By Dan Kennedy • The press, politics, technology, culture and other passions

What got into Pat Roberts?

Crucial to the Bush administration’s defense of the NSA wiretapping program has been to paint opponents as partisan Democrats who are weak on terrorism — and to pretend that Republican opponents such as Sen. Arlen Specter, who chairs the Senate Judiciary Committee, don’t really exist.

So for Sen. Pat Roberts, the Kansas Republican who chairs the Senate Intelligence Committee, to switch sides is nothing short of a bombshell. Roberts has been among the most vociferous defenders of the White House. Just yesterday, the New York Times ran a tough editorial about Roberts headlined “Doing the President’s Dirty Work.”

Today, the Times’ Sheryl Gay Stolberg reports that Roberts now wants the spying program brought under the purview of the Foreign Intelligence Surveillance Act (FISA). Essentially, Roberts is acknowledging that President Bush violated the 1978 FISA law by spying on people in the United States without obtaining warrants from the FISA court.

In discussing how the law ought to be changed, Roberts is quoted as saying, “I think it should come before the FISA court, but I don’t know how it works. You don’t want to have a situation where you have capability that doesn’t work well with the FISA court, in terms of speed and agility and hot pursuit. So we have to solve that problem.” What Roberts now seeks, Stolberg writes, is “a move President Bush has argued is not necessary.”

Given Roberts’ turnaround, I thought it would be interesting to roll the clock back to those golden days of — oh, last Sunday, when he got quite testy on NBC’s “Meet the Press” upon being challenged by host Tim Russert on the legality of the no-warrant wiretaps.
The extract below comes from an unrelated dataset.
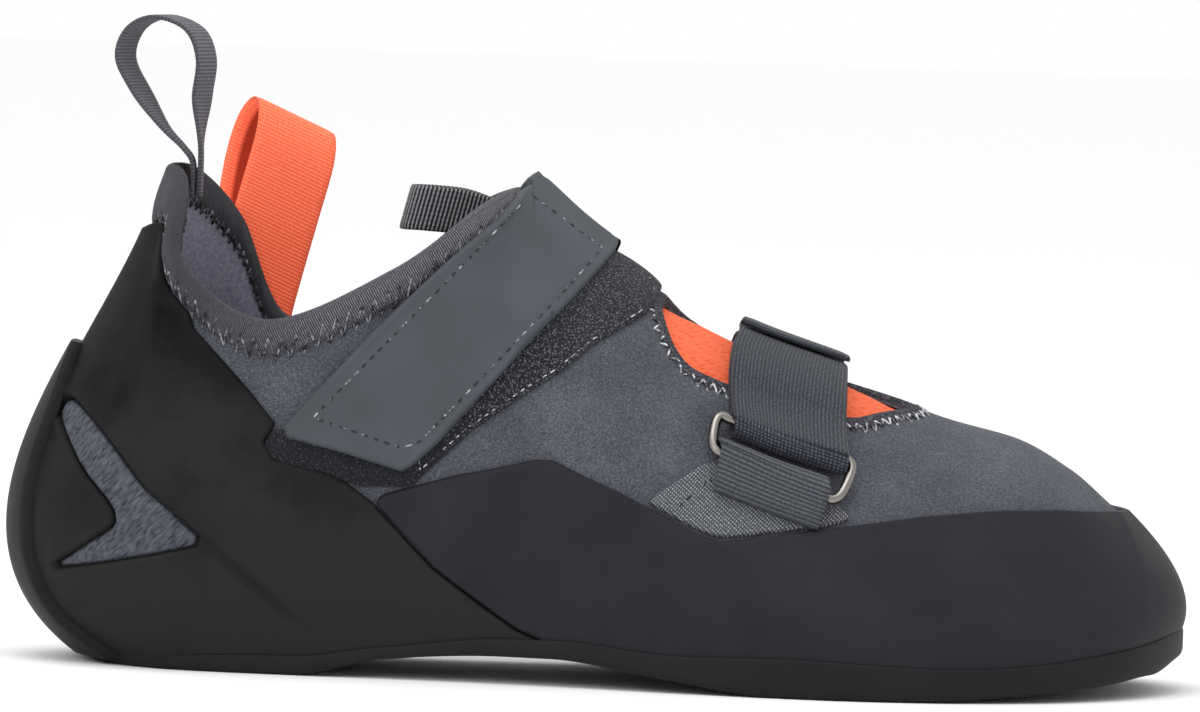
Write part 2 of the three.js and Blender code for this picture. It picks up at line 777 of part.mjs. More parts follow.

The transcript is here. A few highlights from Chairman Roberts follow.

If you wanted, you could simply introduce an amendment during whatever we’re considering and saying, “Let’s de-authorize the program.” Or you can say, “I oppose the program and I want another briefing” and make those points in those sessions. That was not done. As a matter of fact, just to be very frank, my recollection is that virtually everybody that received those briefings was comfortable with it, I’m going to say thought it was legal, and that actually knew that this was a very crucial, crucial tool of intelligence that we have to have. It is a military capability to stop an attack on the country, I can’t think of anything more important.

The president has the constitutional authority. It rises above any law passed by the Congress. President Roosevelt did that during World War II. Every president has done that under the Constitution, saying that the president has the primary duty to protect our national security.

We’re to the point now where we’re about to lose the capability. That’s the big issue here in terms of going deaf. You’re right back where you started from with a president’s authority that he has under the Constitution, and you have that — the very same thing that you have now.

No doubt Roberts could torture his words and argue that his new stance is perfectly consistent with what he said on “Meet the Press.” But he’s now made it that much harder for the White House to try to cast this as a partisan issue.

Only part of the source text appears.